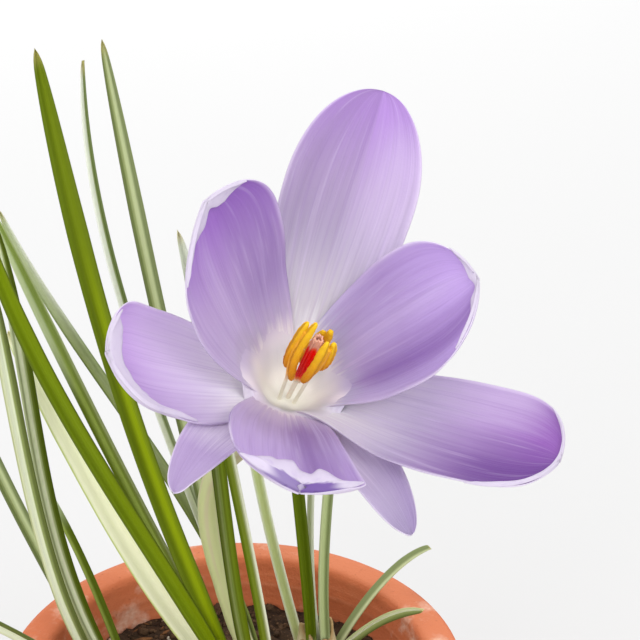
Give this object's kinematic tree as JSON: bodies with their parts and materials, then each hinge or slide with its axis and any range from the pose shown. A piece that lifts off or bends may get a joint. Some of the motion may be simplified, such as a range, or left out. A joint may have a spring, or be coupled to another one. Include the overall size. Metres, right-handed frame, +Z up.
{
  "type": "potted crocus",
  "caption": "Large lilac garden crocus in full bloom among grass-like leaves with pale midribs, growing in a plain round terracotta pot of soil.",
  "frame": {"origin": "centre of the pot's flat underside, on the surface it stands on", "axes": "+Z up; -Y towards the viewer, the side the bloom leans to; +X to the viewer's right"},
  "size_m": [0.1227, 0.1144, 0.221],
  "materials": {
    "terracotta": "unglazed fired clay, fine dry grain, slightly paler rim",
    "soil": "damp crumbly peat-like potting soil",
    "tepal": "thin satin petal, lilac with fine darker veins, fading to a cream throat and a whitish edge",
    "anther": "powdery golden yellow to orange pollen sacs on a pale filament",
    "stigma": "glistening red-orange, paler at the frilled lip",
    "leaf": "smooth satin green blade with a pale central stripe; pale sheath at the foot"
  },
  "bodies": {
    "root": {"pot": "terracotta", "soil": "soil", "bloom": "tepal", "stamen_1": "anther", "stamen_2": "anther", "stamen_3": "anther", "stigma": "stigma", "leaves_main": "leaf", "leaves_left": "leaf", "leaves_back": "leaf"}
  },
  "joints": []
}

#####

• What to produce
Copy out the full material exactly as it appears.

• Answer for this exercise
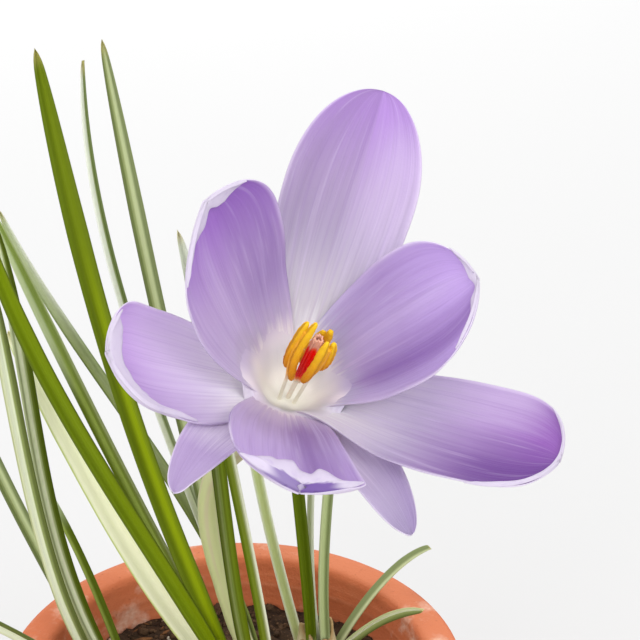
Give this object's kinematic tree as JSON: bodies with their parts and materials, then each hinge or slide with its axis and any range from the pose shown. A piece that lifts off or bends may get a joint. Some of the motion may be simplified, such as a range, or left out. A joint may have a spring, or be coupled to another one. Include the overall size. Metres, right-handed frame, +Z up.
{
  "type": "potted crocus",
  "caption": "Large lilac garden crocus in full bloom among grass-like leaves with pale midribs, growing in a plain round terracotta pot of soil.",
  "frame": {"origin": "centre of the pot's flat underside, on the surface it stands on", "axes": "+Z up; -Y towards the viewer, the side the bloom leans to; +X to the viewer's right"},
  "size_m": [0.1227, 0.1144, 0.221],
  "materials": {
    "terracotta": "unglazed fired clay, fine dry grain, slightly paler rim",
    "soil": "damp crumbly peat-like potting soil",
    "tepal": "thin satin petal, lilac with fine darker veins, fading to a cream throat and a whitish edge",
    "anther": "powdery golden yellow to orange pollen sacs on a pale filament",
    "stigma": "glistening red-orange, paler at the frilled lip",
    "leaf": "smooth satin green blade with a pale central stripe; pale sheath at the foot"
  },
  "bodies": {
    "root": {"pot": "terracotta", "soil": "soil", "bloom": "tepal", "stamen_1": "anther", "stamen_2": "anther", "stamen_3": "anther", "stigma": "stigma", "leaves_main": "leaf", "leaves_left": "leaf", "leaves_back": "leaf"}
  },
  "joints": []
}